Word of warning, I’m going to be a little informal with this article.
… OK, yeah, that was kinda meant to be a joke. But in all seriousness, this is not so much my analysis this time as opposed to just telling a story.
The story of how I got my Max Cape.
Let’s start from the beginning. I created an account in Runescape Classic back when it was Runescape, and it threw me in Lumbridge. Yay. The most powerful armor type was adamantite, and you were considered prestigious if you wore it. Combat level 27 was something impressive, and if you could kill a Varrock Guard on your own, you were feared. I mean, the spell-book only had spells that went up to level 13, and there were even two spell-books with two different level categories, meaning you had to advance both to unlock both spell-books.
Of course, back then Runescape was sort of a hobby project. It is by luck and an incredible community that it got better. Actually, if you want to know more, check out their documentary. Lots of great stuff there.
Anyways, eventually we (both us as players and the team at Jagex) decided that level 99 was the peak of the mountain. A player gets that, they’re a master. A God. They’ve reached the point where they really REALLY shouldn’t be doing that skill anymore because they’ve already hogged up all the resources in the marketplace.
I wanted that. I wanted to be awesome like that, and I figured I could because I spent so much time in Runescape already. I knew the map off by heart. I knew where every rock and square was. At one point, I think I was the only player to realize that rocks spawned ores in minute intervals and, rather than mine the same one over and over, I had to mine them all in sequence for fastest gain (because they didn’t visually show back then; you had to inspect it).
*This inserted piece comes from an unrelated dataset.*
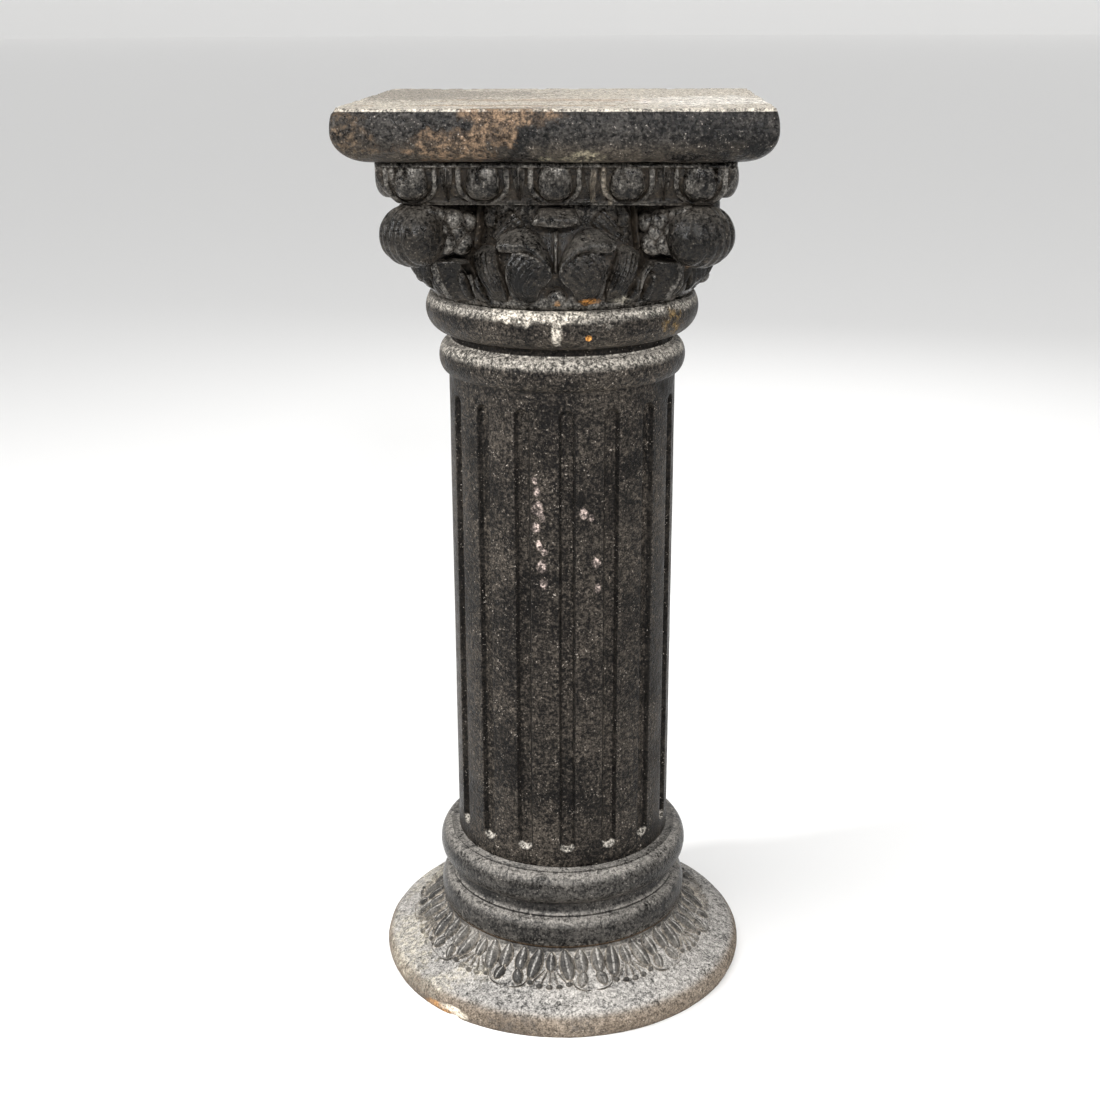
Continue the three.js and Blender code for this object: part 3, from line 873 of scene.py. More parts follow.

Back then, that was something for me to strive for because I didn’t have much else to do. Back then I was an avid gamer, playing Runescape every waking moment I had with a computer. Quests. Training skills for quests. Training skills for benefits. I wanted to take my character as far as I could go, because he was more than just an avatar.
For a while, he was me.
I trained hardcore. I got level 40 prayer with regular bones. I trained mining by mining iron ore and offing them on a friend named Zezima so he could train his smithing and I could get in the mining guild (no, we don’t still chat – it wasn’t that kind of relationship). I fished bass and swordfish because everybody was all over the lobster spots and making them dance. For a good long while, I thought I could probably get level 99 one day.
But then I started taking my post-secondary studies seriously and I got a job. Responsibility happened. A lot of it.
Suddenly, I was no longer that avid gamer, but instead a casual one. I played Runescape just to keep it going, but I saw players and friends surpass me quickly. I saw people who I had known in my Runescape Classic years become celebrities. I knew there was no way I could catch up.
I thought, why do it? Why try to become the best player when there are so many others better than me?
I was tempted, though. With the release of the skill capes, which were the most epic looking things you could have on your back at the time, getting level 99 became the new sign of prestige. You didn’t just brag about it, you wore your status around and were revered for it with the style points and an emote to match. Getting an epic cape like that might have spurred me to grind my way to a level 99 in just one stat.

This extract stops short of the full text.